What kind of music is she making, then? There are a number of possible answers. None of them is entirely satisfying, but each is at least partially illuminating. A friend of mine suggests that she is actively trying to figure out what pop music will be like in 30 years. I would half-seriously propose that she's making a new kind of Icelandic classical music. This is an answer that Björk herself has hinted at. She discusses her 10 years of conservatory training as an experience of being "force-fed German composers." Against that, she sets her own desire "to invent a new Icelandic modern musical language."

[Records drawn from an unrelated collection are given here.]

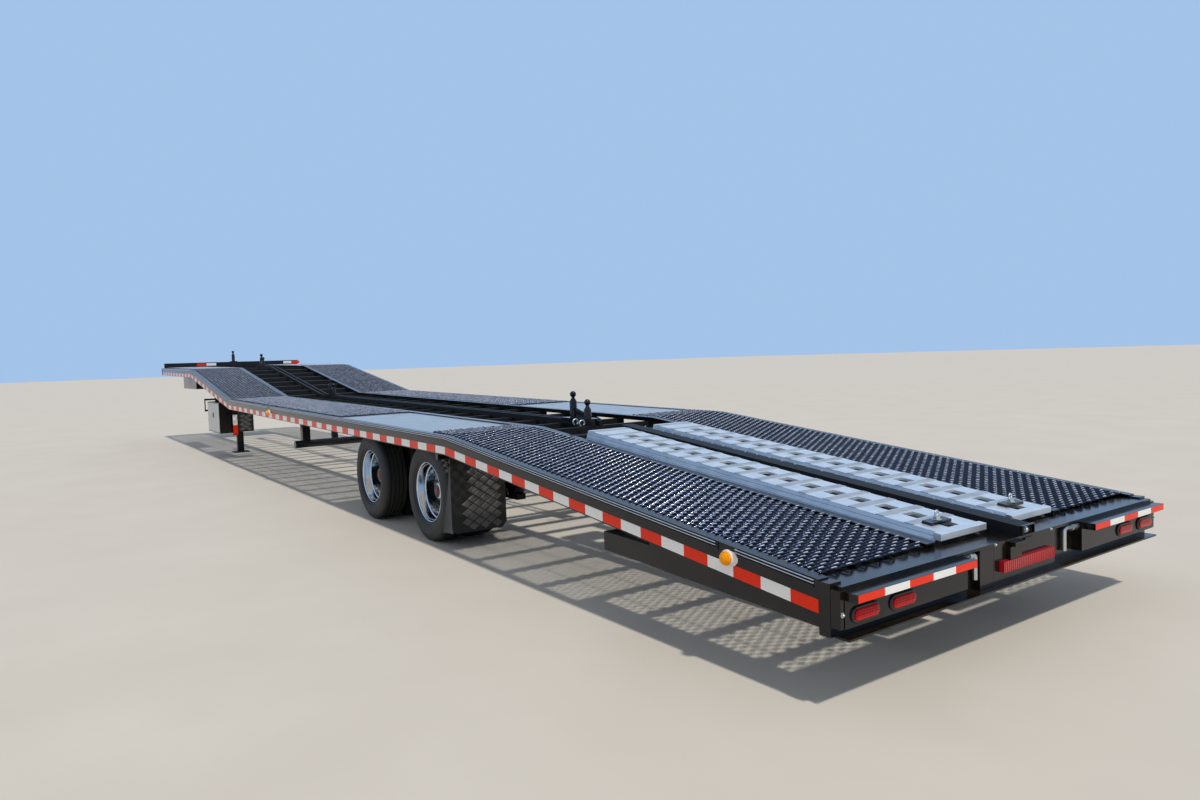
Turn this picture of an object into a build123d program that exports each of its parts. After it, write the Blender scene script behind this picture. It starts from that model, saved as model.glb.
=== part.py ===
import os
from math import cos, hypot, radians, sin
from build123d import *

# Open step deck car hauler: a low rear slope, a middle deck over two axles of twin wheels,
# a front slope and a raised front deck that carries the kingpin. Two grated treads run
# along it, with an open well between them where the loading ramps are stored.
# +X runs forward to the kingpin, +Y to the trailer's left, +Z up. The origin is on the
# ground, under the middle of the length and width. Runs are measured forward from the
# rear end of the side rails. All sizes are in millimetres.

# Deck line: runs between the bends of the side rails, and the height of the rail's top
rear_slope_run = 3234
mid_deck_run = 6860
front_slope_run = 2790
front_deck_run = 3050
tail_height = 487
rear_bend_height = 829
front_bend_height = 912
neck_height = 1335
nose_height = 1375

# Clearance between pieces that are bolted or welded face to face, and the lap of welded ones
seat = 0.3
weld_lap = 1

# Width over the side rails, and what stands past the rails at the two ends
overall_width = 2590
tail_overhang = 100
nose_overhang = 120

# Side rails: rolled channels with a beaded upper edge
rail_depth = 132
rail_wall = 8
rail_flange = 56
bead_depth = 8
bead_proud = 4
bead_drops = (3, 15, 27)
bead_setback = 20

# Treads: gratings between the side rails and the flat edge strips beside the centre well
well_half_width = 500
edge_strip_width = 60
edge_strip_wall = 6
edge_strip_top = 4
grating_thickness = 22
grating_proud = 10
grating_border = 30
diamond_pitch = 640
diamond_rows = 2
strand_width = 24
tread_start_run = 92
tread_bend_gap = 6
tread_nose_gap = 10
inner_stringer_side = 790
outer_stringer_side = 1010
stringer_thickness = 8

# Wheel covers: smooth plates over the twin wheels
cover_start_offset = 346
cover_end_offset = 580
cover_thickness = 6
wheel_well_margin = 140

# Crossmembers under the treads, and the two main beams that carry them
cross_pitch = 406
cross_width = 45
cross_depth = 76
cross_drop = 30
cross_wall = 6
beam_half_gauge = 520
beam_flange = 100
beam_flange_thickness = 12
beam_web = 10
beam_depth = 210
beam_tail_taper_run = 900
beam_tail_taper_depth = 40
neck_beam_depth = 80

# Axles and twin wheels
rear_axle_offset = 581
axle_spacing = 1195
tyre_radius = 366
tyre_width = 212
tyre_bulge_radius = 286
tyre_shoulder_radius = 338
twin_spacing = 250
tyre_inset = 103
wheel_corners = 24
axle_corners = 12
rim_radius = 224
rim_width = 170
rim_lip = 9
dish_middle_radius = 205
dish_middle_inset = 52
dish_floor_radius = 192
disc_thickness = 12
hub_radius = 82
hub_length = 150
drum_radius = 178
drum_wall = 14
axle_radius = 64
spindle_radius = 38
spindle_setback = 40
backing_setback = 12
backing_thickness = 8
axle_clearance = 6

# Suspension: hangers, trailing arms and air springs under the main beams
hanger_reach = 560
hanger_bottom_drop = 116
hanger_half_width = 45
hanger_top_half = 90
hanger_foot_half = 50
arm_half_width = 38
arm_depth = 44
arm_tail = 240
spring_setback = 160
spring_radius = 78
spring_waist = 64
spring_corners = 12
spring_plate = 8
spring_plate_half = 80
spring_seat_depth = 10

# Mud flaps and the bars that hold them
flap_behind_axle = 470
flap_thickness = 8
flap_bottom = 125
flap_inset = 87
flap_width = 428
flap_corner = 34
flap_bar_size = 40

# Cross tube hung under the middle deck
cross_tube_behind_bend = 794
cross_tube_height = 300
cross_tube_radius = 50
cross_tube_reach = 140
cross_tube_corners = 12

# Kingpin and its plate under the front deck
kingpin_setback = 760
kingpin_radius = 25.4
kingpin_collar = 36.5
kingpin_length = 84
kingpin_neck_top = 35
kingpin_neck = 36
kingpin_root = 2
coupler_length = 1100
coupler_width = 1000
coupler_thickness = 10

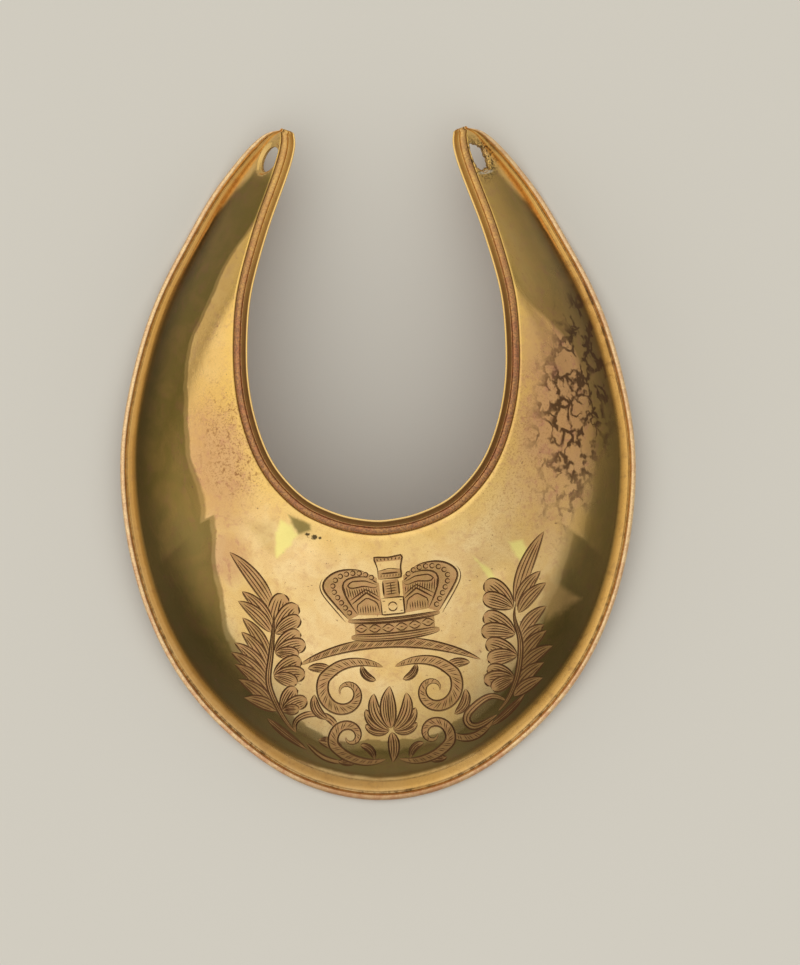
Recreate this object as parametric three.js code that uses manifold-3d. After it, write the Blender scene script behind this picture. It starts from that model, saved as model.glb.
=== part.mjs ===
// Military gorget: a crescent of raised gilt copper sheet that hung at the throat.
// It is one piece: the sheet, the wire-rolled outer rim and the reeded neck rim are one
// soldered metal. It lies on its back, front up: +Y points to the horn tips, +Z is up.
// Millimetres. The origin is the middle of the crescent's extent, on the surface it lies on.
import * as THREE from 'three';
import { mergeVertices } from 'three/addons/utils/BufferGeometryUtils.js';
import Module from 'manifold-3d';

// Driving dimensions of the crescent
const WIDTH = 86.4;
const HEIGHT = 113;
const NECK_WIDTH = 43;
const PLATE_DEPTH = 47.1;      // bottom edge to neck edge, on the middle line
const NECK_HEIGHT = 22.5;      // top of the neck rim at the bottom of the opening
const RIM_ARCH = 4;            // rise of the outer rim at the widest part
const TIP_LIFT = 6.2;          // rise of the outer rim where it runs into a horn tip
const THICKNESS = 0.8;

// Outer rim: a rolled edge, a groove and a hollow cove at the foot of the dome
const ROLL = 1.1;              // diameter of the rolled edge
const GROOVE = 0.28;
const GROOVE_FLOOR = 0.62;     // above the underside of the roll
const EDGE_THICKNESS = 0.6;    // sheet beside the roll
const COVE = 2.9;

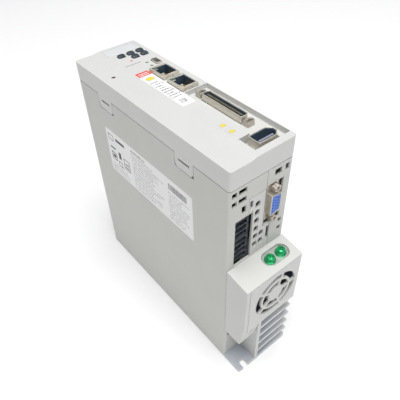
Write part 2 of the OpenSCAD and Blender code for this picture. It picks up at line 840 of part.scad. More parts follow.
// Hub cup with its shaft and slanted blades; it turns about the fan's axis
module fan_rotor() {
    color("dimgray") at_home() translate([fan_x, rotor_y, fan_z]) {
        difference() {
            rod_y([0, 0, 0], hub_r, rotor_len);
            rod_y([0, 1.5, 0], hub_r - 1.2, rotor_len);
        }
        rod_y([0, 1.4, 0], 1, 12);
        for (k = [0:blade_count - 1])
            rotate([0, k * 360 / blade_count, 0]) intersection() {
                translate([0, rotor_len / 2, 0]) rotate([38, 0, 0])
                    translate([hub_r - 0.5, -8, -0.6]) cube([rotor_r - hub_r + 1, 16, 1.2]);
                rod_y([0, 0.5, 0], rotor_r, rotor_len - 1);
            }
    }
}

// Two wires from the fan frame to their plug on the power board
module fan_lead() {
    y0 = fan_y + fan_t;
    color("firebrick") at_home() {
        for (s = [0, 1])
            rod_y([9.6 + s * 2, y0, 97.5], 0.7, 18);
        block([power_x + board_t, y0 + 17.9, 94.5], [13.4, y0 + 24, 100.5]);
    }
}

// ---------------------------------------------------------------- earth terminal

module earth_plate() {
    color("silver") at_home() difference() {
        union() {
            along_z(earth_z, earth_z + earth_plate_t) translate([earth_x, earth_y]) stadium(4.9, 5.2);
            block([earth_x - 8, earth_y, earth_z], [earth_x + 8, 12, earth_z + earth_plate_t]);
        }
        for (s = [-1, 1])
            rod_z([earth_x + s * earth_pitch / 2, earth_y, earth_z - 1], 2.05, 4);
    }
}

module earth_screws() {
    z0 = earth_z + earth_plate_t;
    color("seagreen") at_home()
        for (s = [-1, 1])
            translate([earth_x + s * earth_pitch / 2, earth_y, z0])
                difference() {
                    union() {
                        rod_z([0, 0, 0], head_r, 0.8);
                        rod_z([0, 0, 0.79], head_r - 0.5, 0.6);
                        rod_z([0, 0, 1.38], 3.3, screw_rise - 1.38);
                        rod_z([0, 0, -3.8], 2, 3.9);
                    }
                    for (a = [0, 90])
                        rotate(a) block([-2, -0.45, screw_rise - 1.3], [2, 0.45, 6]);
                    block([-4, -0.35, screw_rise - 0.6], [4, 0.35, 6]);
                }
}

// ---------------------------------------------------------------- boards and power parts

module control_board() {
    low_z = 112;
    color("darkgreen") at_home() difference() {
        along_x(control_x, control_x + board_t) polygon([
            [4, low_z], [146, low_z], [146, 178], [116.5, 178], [116.5, body_d - 8],
            [20, body_d - 8], [20, 168], [4, 168]
        ]);
        for (y = control_screw_y, z = control_screw_z)
            rod_x([control_x - 1, y, z], 1.5, 4);
    }
}

module power_board() {
    color("darkgreen") at_home() difference() {
        block([power_x, 17, 12], [power_x + board_t, 147.5, 172]);
        for (y = power_screw_y, z = power_screw_z)
            rod_x([power_x - 1, y, z], 1.5, 4);
    }
}

module board_link() {
    color("black") at_home()
        block([power_x + board_t, 30, 113], [control_x, 58, 118]);
}

module bus_capacitors() {
    color("steelblue") at_home()
        for (z = [123, 142.5, 162]) {
            rod_y([18.4, 63, z], 9, 34);
            rod_y([18.4, 62, z], 8.6, 36);
        }
}

module power_module() {
    color("dimgray") at_home() {
        block([web_x - 6, 60, 30], [web_x - 0.4, 112, 62]);
        for (k = [0:9], z = [34, 58])
            block([power_x + board_t, 64 + k * 4.8, z], [web_x - 5.9, 64.8 + k * 4.8, z + 0.8]);
    }
}

module thermal_pad() {
    color("lightpink") at_home()
        block([web_x - 0.4, 59, 29], [web_x, 113, 63]);
}

module bridge_rectifier() {
    color("black") at_home() {
        block([web_x - 4.5, 118, 30], [web_x, 136, 52]);
        for (k = [0:3])
            block([power_x + board_t, 120 + k * 4.6, 50], [web_x - 4.4, 120.9 + k * 4.6, 50.8]);
    }
}

module transformer() {
    color("khaki") at_home() {
        block([power_x + board_t, 106, 120], [23, 126, 123]);
        block([power_x + board_t, 108, 122.9], [21.6, 124, 139]);
        block([power_x + board_t, 106, 138.9], [23, 126, 142]);
        block([power_x + board_t + 2, 104, 126], [20, 128, 136]);
    }
}

module inrush_relay() {
    color("black") at_home()
        block([power_x + board_t, 24, 148], [24, 39, 168]);
}

module line_choke() {
    color("darkorange") at_home() {
        translate([17.5, 135, 156]) rotate([0, 90, 0]) rotate_extrude() translate([6.5, 0]) circle(r = 3.4);
        block([power_x + board_t, 126, 147], [10.4, 144, 165]);
        block([10.3, 134, 155], [14.8, 136, 157]);
    }
}

module control_standoffs() {
    color("goldenrod") at_home()
        for (y = control_screw_y, z = control_screw_z)
            difference() {
                rod_x([control_x + board_t, y, z], 2.6, inner_x - control_x - board_t, 6);
                rod_x([control_x, y, z], 1.25, 10);
            }
}

module power_standoffs() {
    color("goldenrod") at_home()
        for (y = power_screw_y, z = power_screw_z)
            difference() {
                union() {
                    rod_x([power_x + board_t, y, z], 2.6, web_x - power_x - board_t, 6);
                    rod_x([web_x - 0.1, y, z], 1.2, web_t - 0.2);
                }
                rod_x([power_x, y, z], 1.25, 7.4);
            }
}

module board_screws() {
    color("silver") at_home() {
        for (y = power_screw_y, z = power_screw_z) {
            rod_x([power_x - 1.8, y, z], 2.6, 1.8);
            rod_x([power_x - 0.1, y, z], 1.2, 7);
        }
        for (y = control_screw_y, z = control_screw_z) {
            rod_x([control_x - 1.8, y, z], 2.6, 1.8);
            rod_x([control_x - 0.1, y, z], 1.2, 7);
        }
    }
}

// Countersunk screws through the back plate into the housing's bosses
module case_screws() {
    color("silver") at_home()
        for (y = case_screw_y)
            translate([case_screw_x, y, 0]) difference() {
                union() {
                    rod_z([0, 0, 0.3], 2.4, 1.3);
                    rod_z([0, 0, 1.5], 1.2, 8);
                }
                for (a = [0, 90])
                    rotate(a) block([-1.4, -0.3, -1], [1.4, 0.3, 1]);
            }
}

// ---------------------------------------------------------------- labels

module rating_label() {
    color("white") at_home()
        along_x(0.02, label_t) round_rect(rating_lo, rating_hi, 2);
}

module notice_label() {
    color("white") at_home()
        along_z(body_d, body_d + label_t) round_rect([19.6, 64], [29.8, 117], 0.6);
}

module caution_labels() {
    color("yellow") at_home()
        for (y = [25.5, 33])
            along_z(body_d, body_d + label_t) round_rect([21.8, y - 3.3], [27, y + 3.3], 0.5);
}

heatsink();
housing();
front_cover();
display_window();
display_module();
mode_button();
shift_button();
up_button();
down_button();
set_button();
keypad_board();
tact_switches();
usb_shell();
usb_tongue();
charge_lamp();
status_lamps();
jack_shields();
jack_inserts();
jack_contacts();
jack_lamps();
io_shell();
io_insert();
io_contacts();
io_latches();
aux_shell();
aux_insert();
aux_contacts();
encoder_shell();
encoder_insert();
encoder_posts();
motor_header();
brake_header();
input_header();
header_blades();
vent_panel();
fan_housing();
fan_cover();
fan_frame();
fan_rotor();
fan_lead();
earth_plate();
earth_screws();
control_board();
power_board();
board_link();
bus_capacitors();
power_module();
thermal_pad();
bridge_rectifier();
transformer();
inrush_relay();
line_choke();
control_standoffs();
power_standoffs();
board_screws();
case_screws();
rating_label();
notice_label();
caution_labels();
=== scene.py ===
"""Looks of a servo drive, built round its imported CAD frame.

Lengths inside this file are in millimetres until a mesh is made, when they
become metres. A piece's place comes from the box of the CAD node that it
stands for, or of the node that it lies on. Only the ridges by the well, the
moulded bars and the studio have places of their own.
"""

import math

import bmesh
import bpy
import numpy as np
from mathutils import Matrix, Vector


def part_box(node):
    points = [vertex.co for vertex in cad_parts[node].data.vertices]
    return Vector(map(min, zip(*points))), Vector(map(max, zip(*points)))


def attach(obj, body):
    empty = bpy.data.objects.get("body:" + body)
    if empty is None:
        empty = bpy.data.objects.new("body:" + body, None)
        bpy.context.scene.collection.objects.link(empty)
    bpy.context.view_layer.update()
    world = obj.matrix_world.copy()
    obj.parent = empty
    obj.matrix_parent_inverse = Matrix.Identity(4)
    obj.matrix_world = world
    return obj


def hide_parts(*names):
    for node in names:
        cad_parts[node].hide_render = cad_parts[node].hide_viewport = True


bl_info = {
    "name": "Servo drive looks",
    "version": (1, 0, 0),
    "blender": (4, 5, 0),
    "location": "3D View > Sidebar > Servo drive",
    "description": "Shells, sockets, fan, labels and studio of a servo drive",
    "category": "Object",
}

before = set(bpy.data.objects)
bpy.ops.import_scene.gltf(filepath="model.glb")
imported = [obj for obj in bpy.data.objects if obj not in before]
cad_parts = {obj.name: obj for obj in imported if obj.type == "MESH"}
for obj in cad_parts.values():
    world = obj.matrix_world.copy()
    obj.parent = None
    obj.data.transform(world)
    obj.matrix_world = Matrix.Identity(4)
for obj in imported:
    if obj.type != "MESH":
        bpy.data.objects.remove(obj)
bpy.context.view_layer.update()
MM = 0.001
DRIVE = "drive"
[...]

Another possible answer, of course, is that she's just a clubby pop musician who has bent the rules of the genre far enough to appear unique, causing critics like me to wax rhapsodic about nothing much. In the end, pigeonholing gets us nowhere. Rather than trying to provide a definitive answer to this perplexing question, I'll attempt to outline, as simply as I can, her musical achievements.

It seems impossible to start with anything other than that voice. "Childlike," "feral," "alien": All three words have been used repeatedly in describing her pipes, and their apparent incompatibility alone gives some sense of just how unusual the sound is. Billie Holiday's voice famously combined childishness with world-weary wisdom. Björk has pushed the paradox a little further, combining childishness with ferocity and unbridled sexuality.

She is a true virtuoso vocalist, the likes of whom popular music has rarely seen. Her operatic range and seemingly effortless pitch control have been demonstrated not only in her own music, but in her performances of Arnold Schoenberg's notoriously difficult "Pierrot Lunaire." Her voice can be perfectly clear, and she often phrases in an intentionally tentative way, bringing the childlike quality of her singing to the fore. But that can be undercut immediately by an extraordinary guttural sound, as if the note were too fragile to support the energy coming out of her body. It is a sound no child could ever make.